> _PROBLEM STATEMENT_: In the listing below, locate the line containing "shares = np.concatenate([left, middle[1:], right[1:]])" and the line containing "cad_parts[obj.name] = obj". Output both of them and every line between, exactly as written, and nothing more.
= = = = = = =
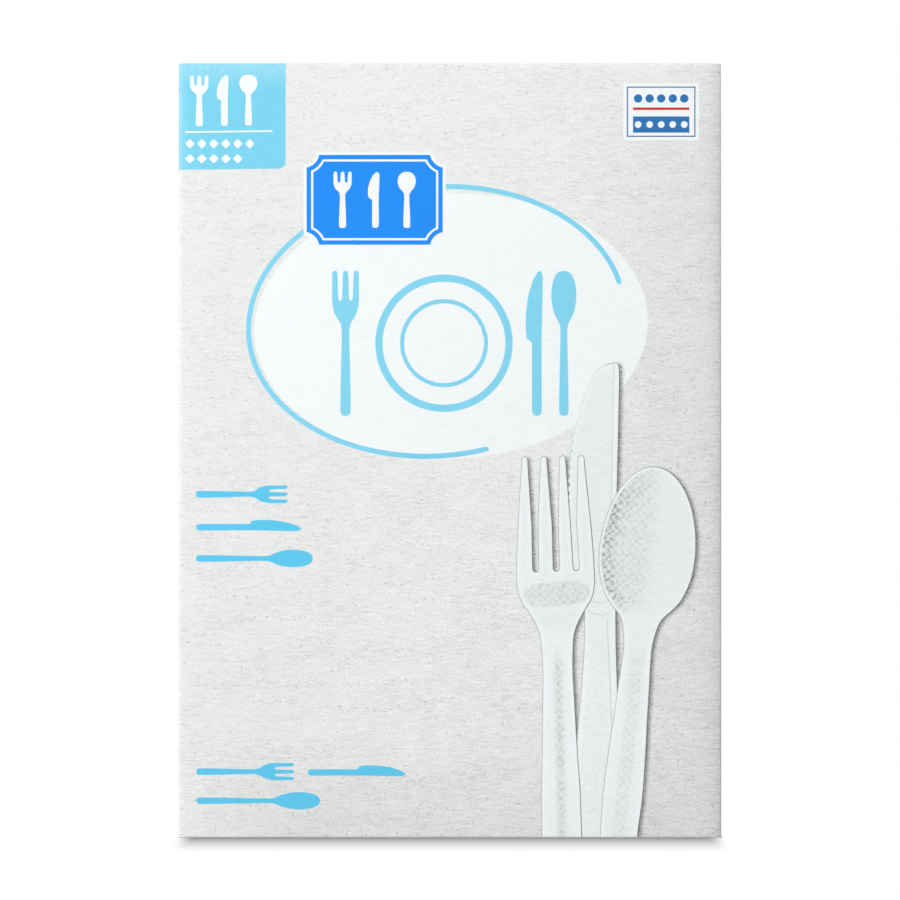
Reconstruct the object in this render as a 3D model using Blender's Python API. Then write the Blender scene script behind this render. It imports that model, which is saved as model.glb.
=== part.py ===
"""A sealed paperboard carton of plastic cutlery, modelled closed and full.

Metres, +Z up, standing on its bottom flap. The origin is the centre of its box at the base, and
the printed front faces -Y.

The carton is one blank of board. It is folded round into a tube whose joint is glued at the back
left edge, and each end is shut by four flaps that are folded in and glued one on another: two
short ones from the side panels, then the inner long one from the back panel, then the outer long
one from the front panel. Nothing inside can be seen, so carton and contents are one solid. Its
outside has the true form of the folded board: round folds, flaps set back from the sides, one
board's step from layer to layer, the tube's small raw corners between the flaps, and the step of
the glued joint.
"""

import math

import bmesh
import bpy
from mathutils import Vector

# Overall sizes, outside the folded board
WIDTH = 0.127
DEPTH = 0.076
HEIGHT = 0.181

# The board and how it folds
BOARD = 0.0005
FOLD_RADIUS = 0.0010
FOLD_STEPS = 6

# How far the long flaps stop short of the side folds
LONG_FLAP_CLEARANCE = 0.0002
# How far the outer flaps' raw edges stop short of the back fold
OUTER_FLAP_CLEARANCE = 0.0008
# How far the left panel's raw edge stops short of the fold at the glued joint
JOINT_CLEARANCE = 0.0004
# How far the short flaps stop short of that raw edge, and as far from the front
SHORT_FLAP_CLEARANCE = 0.0003
# How deep the tube's raw corners lie inside the outer flaps
CORNER_DROP = 0.0003

# The flaps' raw side edges, from the middle of the carton
LONG_FLAP_REACH = WIDTH / 2 - FOLD_RADIUS - BOARD - LONG_FLAP_CLEARANCE
SHORT_FLAP_REACH = DEPTH / 2 - FOLD_RADIUS - JOINT_CLEARANCE - SHORT_FLAP_CLEARANCE

# How far a trimming tool runs past what it trims
TOOL_OVERRUN = 0.010

BOARD_COLOUR = (0.83, 0.83, 0.80, 1.0)
BOARD_ROUGHNESS = 0.55


def clear_scene():
    """Removes every object of the startup scene."""
    for old in list(bpy.data.objects):
        bpy.data.objects.remove(old, do_unlink=True)


def fold(centre, start_degrees):
    """The outside of a fold: a quarter turn about the centre, anticlockwise from the start."""
    points = []
    for step in range(FOLD_STEPS + 1):
        angle = math.radians(start_degrees + 90 * step / FOLD_STEPS)
        across = centre[0] + FOLD_RADIUS * math.cos(angle)
        up = centre[1] + FOLD_RADIUS * math.sin(angle)
        points.append((across, up))
    return points


def tube_plan():
    """The tube from above, as (x, y): three round folds, and the glued joint at the back left.

    At the joint the back panel folds round into a strip that is glued inside the left panel. The
    left panel's raw edge stands one board proud of the strip and stops short of the fold.
    """
    right = WIDTH / 2 - FOLD_RADIUS
    back = DEPTH / 2 - FOLD_RADIUS
    strip_face = BOARD - WIDTH / 2
    raw_edge = back - JOINT_CLEARANCE
    return (
        fold((right, -back), -90)
        + fold((right, back), 0)
        + fold((strip_face + FOLD_RADIUS, back), 90)
        + [(strip_face, raw_edge), (-WIDTH / 2, raw_edge)]
        + fold((-right, -back), 180)
    )


def short_flap_trim():
    """What the short flaps' folds take from an end of the tube, as (x, depth inside the end).

    The side panels fold over into the short flaps, which lie under both long flaps.
    """
    side = WIDTH / 2 - FOLD_RADIUS
    past_side = WIDTH / 2 + TOOL_OVERRUN
    fold_depth = 2 * BOARD + FOLD_RADIUS
    return (
        [(-past_side, fold_depth)]
        + fold((-side, fold_depth), 180)
        + fold((side, fold_depth), -90)
        + [(past_side, fold_depth), (past_side, -TOOL_OVERRUN), (-past_side, -TOOL_OVERRUN)]
    )


def long_flap_trim():
    """The room for the long flaps and their folds in an end of the tube, drawn the same way."""
    fold_depth = BOARD + FOLD_RADIUS
    return [
        (-LONG_FLAP_REACH, fold_depth),
        (LONG_FLAP_REACH, fold_depth),
        (LONG_FLAP_REACH, -TOOL_OVERRUN),
        (-LONG_FLAP_REACH, -TOOL_OVERRUN),
    ]


def long_flap_section():
    """The front and back panels and their long flaps, cut from front to back, as (y, z).

    The front panel folds over at each end as the outer flap. The back panel folds over one board
    deeper as the inner flap. The outer flap's raw edge lies on it, just short of the back fold.
    """
    front = FOLD_RADIUS - DEPTH / 2
    back = DEPTH / 2 - FOLD_RADIUS
    raw_edge = back - OUTER_FLAP_CLEARANCE
    inner_fold = BOARD + FOLD_RADIUS
    return (
        fold((front, FOLD_RADIUS), 180)
        + [(raw_edge, 0), (raw_edge, BOARD)]
        + fold((back, inner_fold), -90)
        + fold((back, HEIGHT - inner_fold), 0)
        + [(raw_edge, HEIGHT - BOARD), (raw_edge, HEIGHT)]
        + fold((front, HEIGHT - FOLD_RADIUS), 90)
    )


def prism(name, outline, placed, low, high):
    """The outline, extruded into a closed solid from low to high along the third direction.

    placed(first, second, along) gives a point of it in x, y and z.
    """
    mesh = bpy.data.meshes.new(name)
    shape = bmesh.new()
    ring = [shape.verts.new(placed(first, second, low)) for first, second in outline]
    end = shape.faces.new(ring)
    grown = bmesh.ops.extrude_face_region(shape, geom=[end])["geom"]
    far_end = [part for part in grown if isinstance(part, bmesh.types.BMVert)]
    travel = Vector(placed(0, 0, high)) - Vector(placed(0, 0, low))
    bmesh.ops.translate(shape, verts=far_end, vec=travel)
    bmesh.ops.recalc_face_normals(shape, faces=shape.faces)
    shape.to_mesh(mesh)
    shape.free()
    solid = bpy.data.objects.new(name, mesh)
    bpy.context.scene.collection.objects.link(solid)
    return solid


def combine(solid, tool, operation):
    """Trims or joins a solid with a tool, which then counts as a hidden helper."""
    step = solid.modifiers.new(tool.name, "BOOLEAN")
    step.operation = operation
    step.object = tool
    step.solver = "EXACT"
    tool.hide_render = True
    tool.display_type = "WIRE"


def board_material():
    """Pale coated board."""
    board = bpy.data.materials.new("pale_board")
    board.use_nodes = True
    surface = board.node_tree.nodes["Principled BSDF"]
    surface.inputs["Base Color"].default_value = BOARD_COLOUR
    surface.inputs["Roughness"].default_value = BOARD_ROUGHNESS
    surface.inputs["Metallic"].default_value = 0.0
    return board


def trim_both_ends(carton, name, outline, reach):
    """Takes the outline from the tube's top and bottom, as far out as reach to front and back."""
    at_top = prism(
        "top_" + name, outline, lambda x, depth, y: (x, y, HEIGHT - depth), -reach, reach
    )
    at_bottom = prism("bottom_" + name, outline, lambda x, depth, y: (x, y, depth), -reach, reach)
    combine(carton, at_top, "DIFFERENCE")
    combine(carton, at_bottom, "DIFFERENCE")


def build_carton():
    """The tube up to its raw corners, trimmed to the short flaps, and joined to the long ones."""
    carton = prism(
        "carton", tube_plan(), lambda x, y, z: (x, y, z), CORNER_DROP, HEIGHT - CORNER_DROP
    )
    trim_both_ends(carton, "short_flap_trim", short_flap_trim(), SHORT_FLAP_REACH)
    trim_both_ends(carton, "long_flap_trim", long_flap_trim(), DEPTH / 2 + TOOL_OVERRUN)
    long_flaps = prism(
        "long_flaps",
        long_flap_section(),
        lambda y, z, x: (x, y, z),
        -LONG_FLAP_REACH,
        LONG_FLAP_REACH,
    )
    combine(carton, long_flaps, "UNION")
    carton.data.materials.append(board_material())


clear_scene()
build_carton()
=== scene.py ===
# %% [markdown]
# # A sealed carton of plastic cutlery
#
# The real pack is one blank of coated board, printed flat, folded round into a tube and glued
# shut over its contents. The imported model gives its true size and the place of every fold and
# flap. This script puts the look on it: six sheets of board that follow those folds, and one
# printed finish.
#
# A carton could be a bevelled cube, but then its flaps, raw edges and drawn-in folds would be
# missing. Here each panel is a surface worked out from two flat coordinates, across and up the
# unfolded blank, so the print can be drawn in the same coordinates as on the real flat sheet.

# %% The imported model
import functools
import math

import bpy
import numpy as np
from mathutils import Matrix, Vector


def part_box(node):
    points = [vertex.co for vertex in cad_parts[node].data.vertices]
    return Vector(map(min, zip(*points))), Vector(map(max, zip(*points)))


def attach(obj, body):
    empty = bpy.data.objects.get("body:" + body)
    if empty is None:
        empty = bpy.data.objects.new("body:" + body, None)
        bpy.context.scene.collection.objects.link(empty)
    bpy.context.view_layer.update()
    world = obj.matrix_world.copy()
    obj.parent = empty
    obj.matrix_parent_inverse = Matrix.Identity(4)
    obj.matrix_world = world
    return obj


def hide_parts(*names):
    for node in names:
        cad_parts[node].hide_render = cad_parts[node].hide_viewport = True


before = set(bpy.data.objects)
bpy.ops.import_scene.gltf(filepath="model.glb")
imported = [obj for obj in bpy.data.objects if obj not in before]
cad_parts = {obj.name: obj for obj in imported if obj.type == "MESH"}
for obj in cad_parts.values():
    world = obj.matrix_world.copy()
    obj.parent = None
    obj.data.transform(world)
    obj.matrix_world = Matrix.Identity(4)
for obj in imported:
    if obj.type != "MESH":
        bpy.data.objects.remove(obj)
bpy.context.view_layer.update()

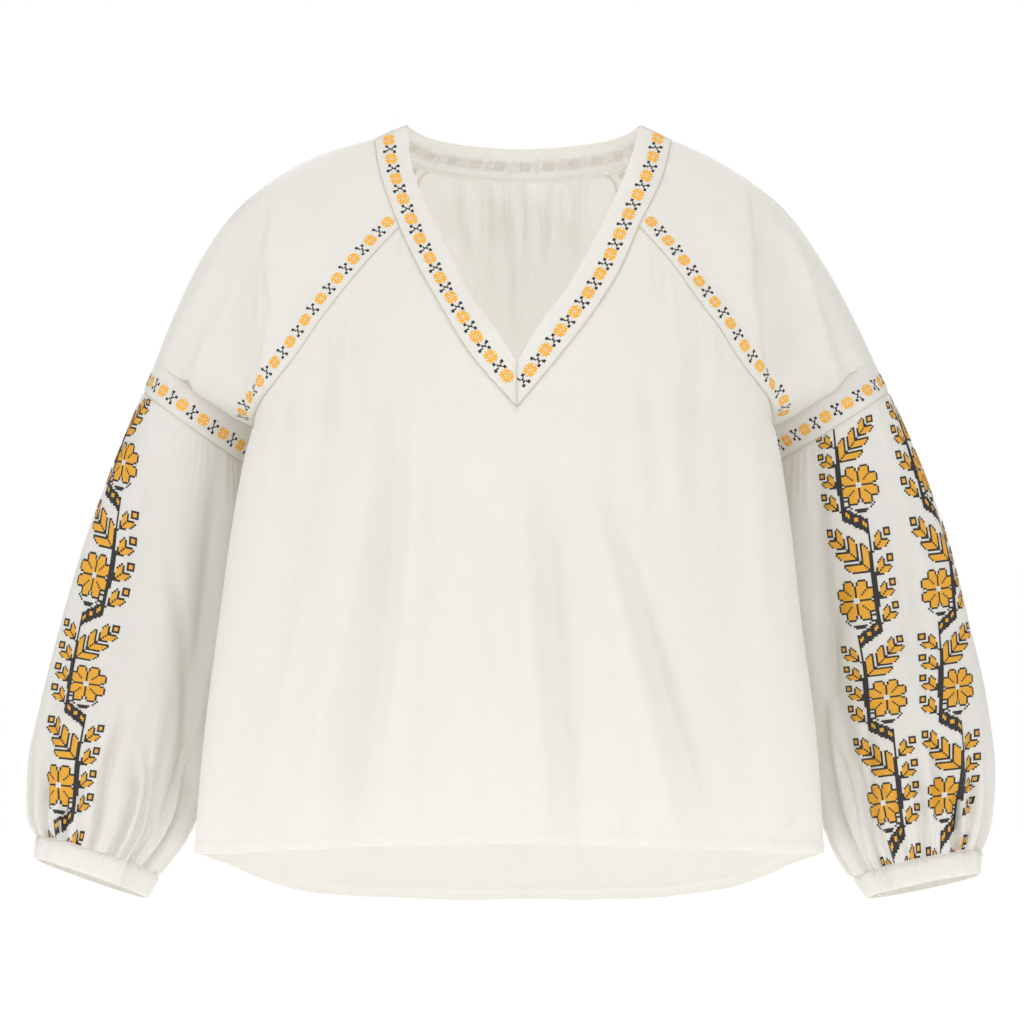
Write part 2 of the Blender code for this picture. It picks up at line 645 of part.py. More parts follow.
def back_grid():
    """The back, from the left seam to the right one as seen from the front."""
    across = np.linspace(0, 1, BACK_COLUMNS + 1)
    share_low, share_high = BACK_CORNER[LEFT], BACK_CORNER[RIGHT]
    neck = back_neck_edge(share_low + (share_high - share_low) * across, "low")
    rows, edges = [], []
    for share in RAGLAN_ROWS:
        ends = [back_raglan(side, np.array(share)) for side in (LEFT, RIGHT)]
        turn_left = 360 - float(along(BACK_RAGLAN, "turn", share))
        turn_right = float(along(BACK_RAGLAN, "turn", share))
        turn = turn_left + (turn_right - turn_left) * across
        middle = BACK_TOP - BACK_DROP * share
        bow = 1 - (2 * across - 1) ** 2
        level = (ends[0][2] + (ends[1][2] - ends[0][2]) * across) / MM
        level = level + (middle - (ends[0][2] + ends[1][2]) / 2 / MM) * bow
        row = skin(np.where(turn > 180, turn - 360, turn), level)
        row += (ends[0] - row[0]) * ((1 - across) ** 4)[:, None]
        row += (ends[1] - row[-1]) * (across ** 4)[:, None]
        if share == 0:
            shift = neck - row
        row += shift * (1 - ease(share, 0.0, 0.5))
        rows.append(row)
        edges.append([seam_facing(side, share, BACK_RAGLAN) for side in (LEFT, RIGHT)])
    arm_low = BACK_RAGLAN[-1].height
    for share in BODY_ROWS[1:]:
        end_turn = float(along(SIDE_SEAM, "turn", arm_low + (SIDE_HEM - arm_low) * share))
        turn = (360 - end_turn) + (2 * end_turn - 360) * across
        turn = np.where(turn > 180, turn - 360, turn)
        hem = along(HEM, "height", np.abs(turn))
        level = rows[len(RAGLAN_ROWS) - 1][:, 2] / MM
        level = level + (hem - level) * share
        rows.append(skin(turn, level))
        edges.append(skin_facing(turn[[0, -1]], level[[0, -1]]))
    grid, edges = np.array(rows), np.array(edges)
    facing = grid_normals(grid, BODY_AXIS)
    facing[0] = back_band_facing(share_low + (share_high - share_low) * across)
    facing[:, 0], facing[:, -1] = edges[:, 0], edges[:, 1]
    return grid, facing


def gather_back(grid, facing):
    """Press the gathers below the neckband's back into the cloth."""
    across = grid[..., 0] / MM - 8
    fall = BACK_TOP - grid[..., 2] / MM
    strength = ease(fall, 0, 14) * (1 - 0.85 * ease(fall, 30, 170))
    strength = strength * (1 - ease(np.abs(across), BACK_GATHER_SPAN - 14, BACK_GATHER_SPAN))
    wave = np.cos(across / BACK_GATHER_SPAN * math.pi * BACK_GATHERS / 2)
    return grid + facing * (wave * strength * BACK_GATHER_DEPTH)[..., None]


def make_back():
    grid, facing = back_grid()
    away = 1 - ease(np.abs(np.linspace(-1, 1, BACK_COLUMNS + 1)), FOLD_FADE, 1.0)
    depth = fold_depth(BACK_FOLDS, grid[..., 0], grid[..., 2]) * away
    grid = grid - facing * depth[..., None]
    grid = gather_back(grid, facing)
    grid = pull_in(grid, facing, ("first_row", "first_column", "last_column"))
    return wall("back", [(grid, facing, False)], CLOTH, CLOTH_COLOUR)


def cap_grid(side):
    """The upper sleeve, from the neckband to the seam across the sleeve."""
    stations = RAGLAN_ROWS + [(UNDERARM + CROSS_SEAM) / 2, CROSS_SEAM]
    grid = np.array([sleeve_ring(side, at, CAP_COLUMNS) for at in stations])
    top, top_facing = neck_row(side, CAP_COLUMNS)
    fade = 1 - ease(np.array(stations), 0.0, 0.42)
    grid = grid + (top - grid[0])[None] * fade[:, None, None]
    facing = grid_normals(grid, grid.mean(axis=1, keepdims=True))
    facing[0] = top_facing
    facing[-1] = ring_normals(grid[-1:, :-1])[0][list(range(CAP_COLUMNS)) + [0]]
    shares = np.array(RAGLAN_ROWS[1:])
    free = ease(shares, FREE_FROM, FREE_AT)[:, None]
    for column, table in ((0, FRONT_RAGLAN[side]), (-1, BACK_RAGLAN)):
        own = facing[1:len(shares) + 1, column]
        facing[1:len(shares) + 1, column] = unit(
            own * free + seam_facing(side, shares, table) * (1 - free))
    return grid, facing


def make_cap(side, name):
    grid, facing = cap_grid(side)
    rings = len(RAGLAN_ROWS) - 1
    grid = press_drape(side, grid, facing)
    grid = pull_in(grid, facing, ("first_row", "last_row"))
    seam = pull_in(grid[:rings], facing[:rings], ("first_column", "last_column"))
    grid = np.concatenate([seam, grid[rings:]])
    return wall(name, [(grid, facing, False)], CLOTH, CLOTH_COLOUR)


def pleat_rings(side, grid, stations):
    """Press pleats into the rings, growing towards the cuff, and the sleeve's long folds."""
    columns = grid.shape[1]
    around = np.arange(columns) / columns
    facing = ring_normals(grid)
    strength = 0.12 + 0.88 * ease(stations, 1.55, 2.05)
    strength = strength * (1 - 0.3 * ease(stations, 2.06, 2.10))
    uneven = 0.75 + 0.25 * np.sin(2 * math.pi * 3 * around + side)
    wave = np.cos(2 * math.pi * SLEEVE_PLEATS * around) * uneven
    depth = -strength[:, None] * wave[None] * PLEAT_DEPTH
    body = ease(stations, 1.15, 1.6) * (1 - ease(stations, 1.9, 2.08))
    for fold in SLEEVE_FOLDS:
        shape = np.exp(-((around - fold.around) / fold.width) ** 2)
        depth = depth + body[:, None] * shape[None] * fold.depth * MM
    return grid - facing * depth[..., None], facing


def make_lower_sleeve(side, name):
    """The balloon of the sleeve, from the seam across it down to its gathers."""
    stations = np.array(SLEEVE_ROWS)
    grid = np.array([sleeve_ring(side, at, SLEEVE_COLUMNS)[:-1] for at in stations])
    grid, facing = pleat_rings(side, grid, stations)
    grid = draw_rings(grid, (0, -1))
    return wall(name, [(grid, facing, True)], CLOTH, CLOTH_COLOUR)


def make_cuff(side, name):
    """The narrow elastic cuff, a short tube below the gathers."""
    stations = np.linspace(GATHER_SEAM, CUFF_END, 3)
    grid = np.array([sleeve_ring(side, at, CUFF_COLUMNS)[:-1] for at in stations])
    facing = ring_normals(grid)
    grid = draw_rings(grid, (0,))
    return wall(name, [(grid, facing, True)], BAND_CLOTH, BAND_COLOUR)


def make_front_band(side, name):
    """Half of the neckband's front, from the shoulder to the mitred point of the V."""
    corner = RAGLAN_CORNER[side]
    upper = list(np.linspace(0, corner, CAP_COLUMNS // 2 + 1))
    panel_rows = [TIP_ROW] + RAGLAN_ROWS[1:-1]
    lower = [corner + (1 - corner) * share / panel_rows[-1] for share in panel_rows]
    shares = np.array(upper + lower)
    inner, outer = neck_edge(side, shares, "inner"), neck_edge(side, shares, "outer")
    grid = np.stack([inner, (inner + outer) / 2, outer], axis=1)
    facing = np.repeat(front_band_facing(side, shares)[:, None], 3, axis=1)
    grid = pull_in(grid, facing, ("first_row", "last_column"))
    grid[-1, :, 0] += side * SEAM_GAP / 2
    return wall(name, [(grid, facing, False)], BAND_CLOTH, BAND_COLOUR)


def make_back_band():
    """The neckband's back, from shoulder to shoulder."""
    half = CAP_COLUMNS // 2
    left = np.linspace(0, BACK_CORNER[LEFT], half + 1)
    middle = np.linspace(BACK_CORNER[LEFT], BACK_CORNER[RIGHT], BACK_COLUMNS + 1)
    right = np.linspace(BACK_CORNER[RIGHT], 1, half + 1)
    shares = np.concatenate([left, middle[1:], right[1:]])
    top, low = back_neck_edge(shares, "top"), back_neck_edge(shares, "low")
    grid = np.stack([top, (top + low) / 2, low], axis=1)
    facing = np.repeat(back_band_facing(shares)[:, None], 3, axis=1)
    grid = pull_in(grid, facing, ("first_row", "last_row", "last_column"))
    return wall("neckband_back", [(grid, facing, False)], BAND_CLOTH, BAND_COLOUR)


def main():
    clear_scene()
    make_front()
    make_back()
    make_back_band()
    for side, word in ((LEFT, "left"), (RIGHT, "right")):
        make_front_band(side, "neckband_front_" + word)
        make_cap(side, "upper_sleeve_" + word)
        make_lower_sleeve(side, "lower_sleeve_" + word)
        make_cuff(side, "cuff_" + word)


main()
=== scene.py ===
# The looks of the embroidered folk blouse: thin cloth, sewing and cross stitch on the part's form.
# Metres, +Z up, front towards -Y. The tables and form functions repeat those of the part's source.

import math
from collections import namedtuple

import bpy
import numpy as np
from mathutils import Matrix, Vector
from mathutils.bvhtree import BVHTree

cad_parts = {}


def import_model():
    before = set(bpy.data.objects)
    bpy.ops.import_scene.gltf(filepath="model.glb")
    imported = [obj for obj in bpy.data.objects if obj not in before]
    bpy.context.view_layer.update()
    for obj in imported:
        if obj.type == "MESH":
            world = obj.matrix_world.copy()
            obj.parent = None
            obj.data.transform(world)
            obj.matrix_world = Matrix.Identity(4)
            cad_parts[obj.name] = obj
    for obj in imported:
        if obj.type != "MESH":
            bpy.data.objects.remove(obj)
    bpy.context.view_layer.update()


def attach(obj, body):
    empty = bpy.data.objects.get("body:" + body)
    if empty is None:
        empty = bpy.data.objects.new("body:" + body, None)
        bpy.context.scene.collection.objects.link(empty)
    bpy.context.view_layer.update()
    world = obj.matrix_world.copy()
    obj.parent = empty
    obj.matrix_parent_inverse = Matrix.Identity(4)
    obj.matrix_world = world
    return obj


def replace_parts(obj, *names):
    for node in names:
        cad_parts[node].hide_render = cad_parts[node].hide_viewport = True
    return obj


MM = 0.001
LEFT, RIGHT = -1, 1
WORDS = {LEFT: "left", RIGHT: "right"}
BODY_AXIS = np.array([0.0, 0.0, -0.3])

# How round the body is: 2 is an ellipse, and more is squarer
ROUNDNESS = 2.2

# Heights in millimetres: the hem at the side seam, how far below the V the first whole row of the
# front starts, and the middle of the back's top edge and how far its rows drop to the underarm
SIDE_HEM = -599
V_CLEARANCE = 14
BACK_TOP, BACK_DROP = -18, 230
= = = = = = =
> _EXERCISE OUTPUT_:
    shares = np.concatenate([left, middle[1:], right[1:]])
    top, low = back_neck_edge(shares, "top"), back_neck_edge(shares, "low")
    grid = np.stack([top, (top + low) / 2, low], axis=1)
    facing = np.repeat(back_band_facing(shares)[:, None], 3, axis=1)
    grid = pull_in(grid, facing, ("first_row", "last_row", "last_column"))
    return wall("neckband_back", [(grid, facing, False)], BAND_CLOTH, BAND_COLOUR)


def main():
    clear_scene()
    make_front()
    make_back()
    make_back_band()
    for side, word in ((LEFT, "left"), (RIGHT, "right")):
        make_front_band(side, "neckband_front_" + word)
        make_cap(side, "upper_sleeve_" + word)
        make_lower_sleeve(side, "lower_sleeve_" + word)
        make_cuff(side, "cuff_" + word)


main()
=== scene.py ===
# The looks of the embroidered folk blouse: thin cloth, sewing and cross stitch on the part's form.
# Metres, +Z up, front towards -Y. The tables and form functions repeat those of the part's source.

import math
from collections import namedtuple

import bpy
import numpy as np
from mathutils import Matrix, Vector
from mathutils.bvhtree import BVHTree

cad_parts = {}


def import_model():
    before = set(bpy.data.objects)
    bpy.ops.import_scene.gltf(filepath="model.glb")
    imported = [obj for obj in bpy.data.objects if obj not in before]
    bpy.context.view_layer.update()
    for obj in imported:
        if obj.type == "MESH":
            world = obj.matrix_world.copy()
            obj.parent = None
            obj.data.transform(world)
            obj.matrix_world = Matrix.Identity(4)
            cad_parts[obj.name] = obj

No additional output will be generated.